My husband and I are back contingency planning. We might have an opportunity to return to Japan for a few years, or we might stay in San Diego until I graduate… or neither of those might work out, of course.
Regardless, now that I’ve finally matriculated and gotten a degree audit, I have a good idea for the first time of when I’ll be able to graduate. If I work more diligently than usual, have no medical emergencies, etc., March 2017 could happen, but June is more reasonable.
Of course, that’s assuming I take the straightest route, and abandon my mathematics minor dreams. I won’t take upper division linear algebra. I won’t take classes about cryptography, mathematical reasoning, abstract algebra, or even teaching high school geometry.
To many students–students who are just starting to drink legally, who live in a dorm room, who are not married, and have never had a career–a few months is nothing. In the grand scheme of things, I suppose that’s true anyway. But graduating a few months later, for me, would mean postponing other things that are more important to me than another handful of really interesting math classes.
So I’m spending more of my free time studying math on my own, and I’m planning on building up a better library of math books at home. When K. and I have settled more permanently, and if we are not too broke or overworked, maybe I’ll take more math classes at a local college after work. Maybe I’ll be that older woman who has a family and a degree and a job already, who can take the classes she wants, for herself, with zero pressure to even do well. I don’t know.

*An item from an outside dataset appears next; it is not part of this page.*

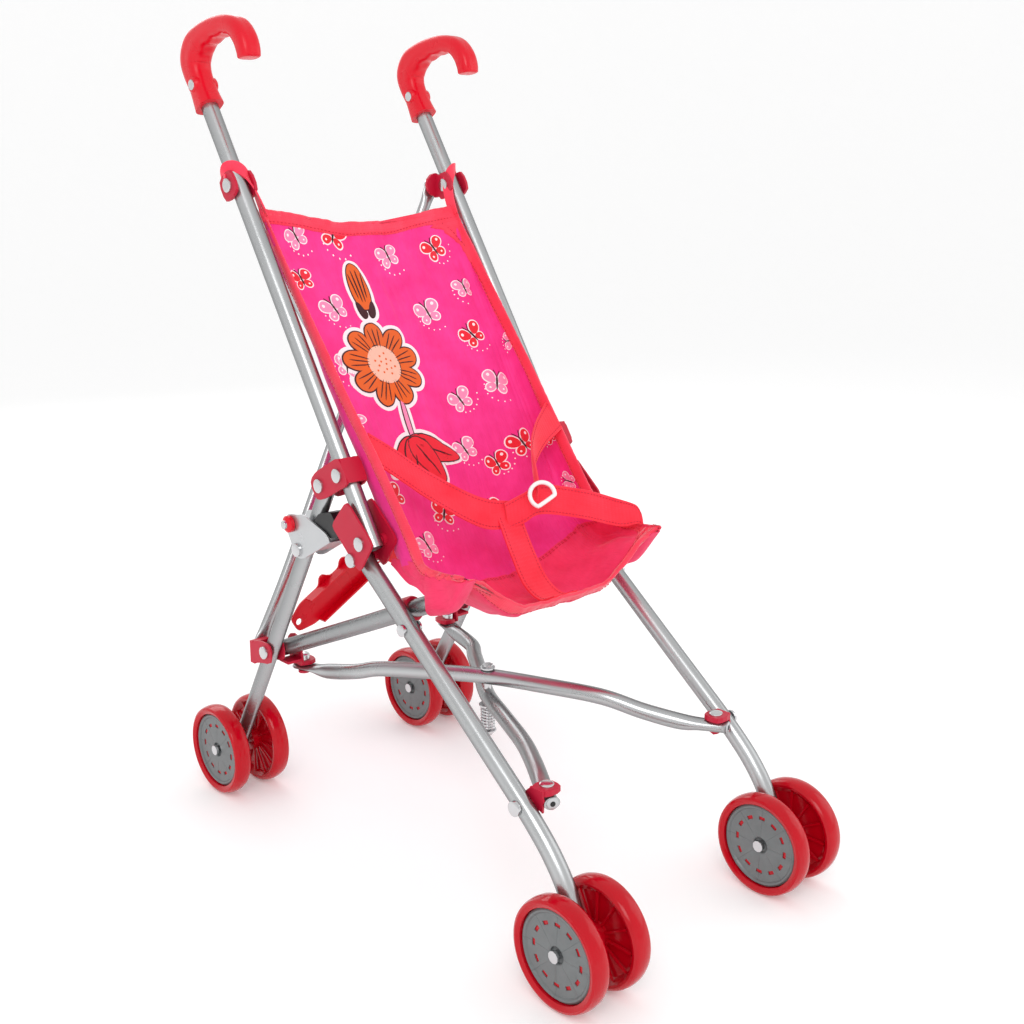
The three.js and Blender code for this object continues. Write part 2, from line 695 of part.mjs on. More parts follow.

Anyway, I learned a linear algebra application problem today; you can balance a chemical equation using matrices instead of that weird, hard-to-explain-you-just-have-to-try-it method that people are taught in general chemistry classes.

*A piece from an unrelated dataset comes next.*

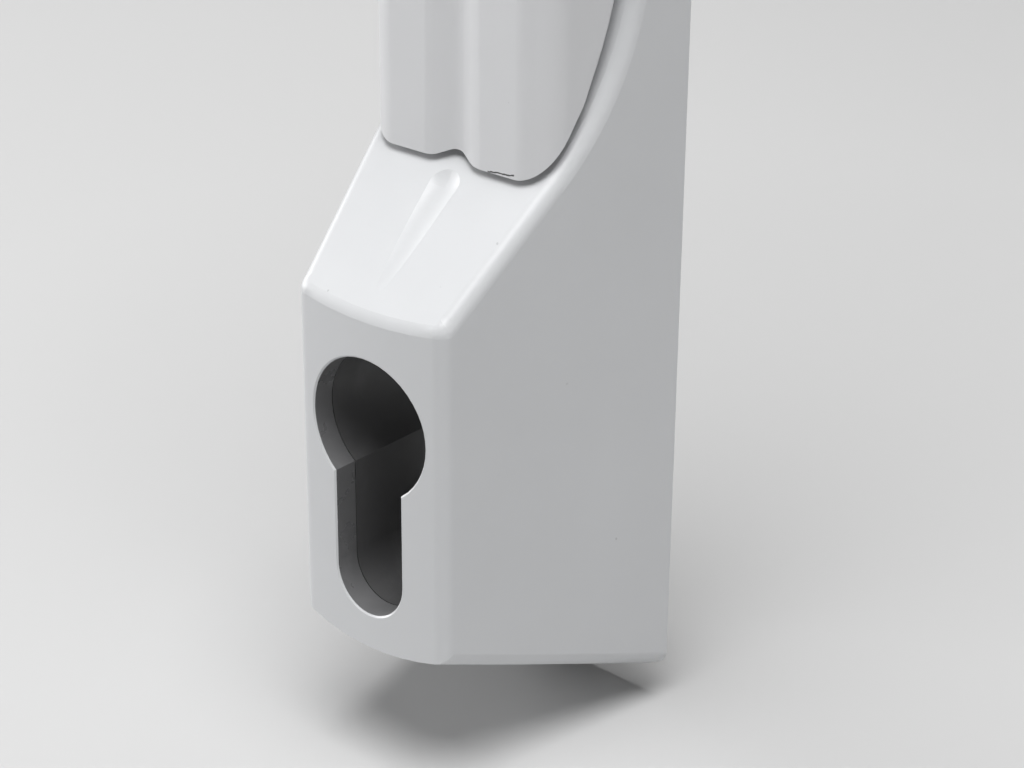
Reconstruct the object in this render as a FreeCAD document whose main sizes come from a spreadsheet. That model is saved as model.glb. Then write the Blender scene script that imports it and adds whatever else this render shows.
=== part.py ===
# Swing handle lock for a cabinet door: a cast housing with a boss for a profile
# cylinder, a lever handle that flips out on a cross pin and then swings, a spindle
# with its latch cam behind the door, and a slide that locks the handle's tip.
# Frame: X across the door, +Y into the door, +Z up. Y = 0 is the door's front face.
# The origin lies halfway between the two fixing holes.
import FreeCAD, Part
import Sketcher
import math
import os
import re

Vector = FreeCAD.Vector
doc = FreeCAD.newDocument("SwingHandle")

# Driving dimensions, in millimetres and degrees
SIZES = {
    "key_drop": 90, "spindle_rise": 88, "fixing_pitch": 96, "fixing_radius": 2.1,
    "fixing_depth": 5.5, "fixing_boss_radius": 5,
    "base_half_width": 17.5, "boss_half_width": 11.1, "boss_depth": 36, "base_thick": 7.5,
    "base_corner_drop": 40, "boss_corner_drop": 26.9, "bottom_radius": 34,
    "shoulder_height": 14.2, "shoulder_angle": 41, "shoulder_radius": 34, "edge_round": 1.8,
    "front_round": 2, "low_corner_round": 2,
    "crown_radius": 73,
    "shell_wall": 2.5, "rim_wall": 3, "boss_side_wall": 1.5, "boss_front_wall": 3.5,
    "rib_count": 4, "rib_thick": 2, "rib_pitch": 22, "rib_start": -22,
    "keyhole_radius": 8.7, "keyhole_slot_half_width": 5.15, "keyhole_height": 33,
    "keyhole_bevel": 0.2, "trough_radius": 5, "trough_depth": 0.45, "trough_tilt": 1.7,
    "trough_start": 1.5,
    "gasket_inset": 1, "gasket_width": 1.2, "gasket_thick": 1,
    "seat_gap": 0.15, "carrier_flange": 3, "flange_land": 1, "carrier_back": 8, "carrier_slack": 0.3,
    "screw_radius": 1.5, "screw_head_radius": 2.8, "screw_length": 7, "screw_sink": 1.8,
    "screw_head_height": 1.6, "screw_tip_room": 1, "screw_socket_radius": 1.4,
    "screw_socket_depth": 1, "post_radius": 2.8,
    "top_screw_side": 10.2, "top_screw_rise": 13.5, "low_screw_drop": 29.8,
    "slide_thick": 3.5, "slide_half_width": 7, "slide_travel": 7, "nose_half_width": 4,
    "nose_front": 16.2, "nose_thick": 3, "slide_foot_rise": 12.5, "slide_arm_rise": 20,
    "slide_arm_height": 4.5, "slide_head_rise": 29, "cam_notch_radius": 15.4,
    "nose_sink": 0.5,
    "cover_thick": 1.5, "cover_half_width": 13, "cover_screw_rise": 27.5,
    "cover_screw_side": 10.4, "cover_gap": 0.2,
    "handle_front": 20.9, "handle_gap": 0.7, "handle_half_width": 13.4,
    "handle_draft": 4, "handle_edge_round": 4.5, "handle_bend_radius": 44,
    "tip_corner_round": 4.5, "handle_wall": 2.6, "handle_skin": 3.4,
    "groove_half_width": 3.2, "groove_slope": 22.8, "groove_round": 3,
    "groove_end_below": 22, "groove_runout_radius": 40, "groove_runout_angle": 20,
    "pin_height": 12.6, "pin_radius": 2, "flip_angle": 30, "flip_spare": 1, "swing_angle": 90,
    "tongue_half_width": 4.8, "tongue_radius": 4.3, "tongue_gap": 0.2,
    "journal_radius": 6, "flange_radius": 10, "flange_thick": 3, "flange_gap": 0.3,
    "washer_thick": 0.8, "running_gap": 0.05, "end_gap": 0.1, "flange_sink": 0.3, "bush_wall": 1.5,
    "rear_boss_radius": 12, "rear_boss_length": 9, "square_half_width": 4.5,
    "clip_thick": 1, "clip_radius": 7.2, "clip_seat": 5.5, "seal_width": 1.4,
    "seal_place": 1.3, "stop_thick": 2, "stop_radius": 11.4, "stop_pin_radius": 1.3,
    "stop_pin_place": 9.7, "stop_pin_depth": 4, "cam_thick": 4, "cam_half_width": 11,
    "cam_tip_half_width": 8, "cam_reach": 48, "cam_bevel": 2,
    "cam_screw_radius": 3, "cam_screw_depth": 12, "cam_screw_head": 4, "cam_screw_flat": 5,
    "spring_washer_thick": 1.6, "spring_washer_radius": 5.8, "spring_washer_slit": 1.2,
}
sheet = doc.addObject("Spreadsheet::Sheet", "Sizes")
for row, (alias, size) in enumerate(SIZES.items(), 1):
    sheet.set(f"A{row}", alias.replace("_", " "))
    sheet.set(f"B{row}", str(size))
    sheet.setAlias(f"B{row}", alias)
doc.recompute()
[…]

Here is one I did earlier, just for fun:
I discovered this because I started going through my old linear algebra textbook, which just makes the statement, “Chemists can use linear algebra to balance chemical equations.” I had to use the Interwebs to find an example of the process, and jog my memory a bit to realize why this works (which is too abstract for me to attempt to explain at this time).
So no math minor for me, but at least I can glean my old books, and eventually buy new ones. And in fall I’ve got one last math course to take for my major–which I guess I’ll just do my best to savor.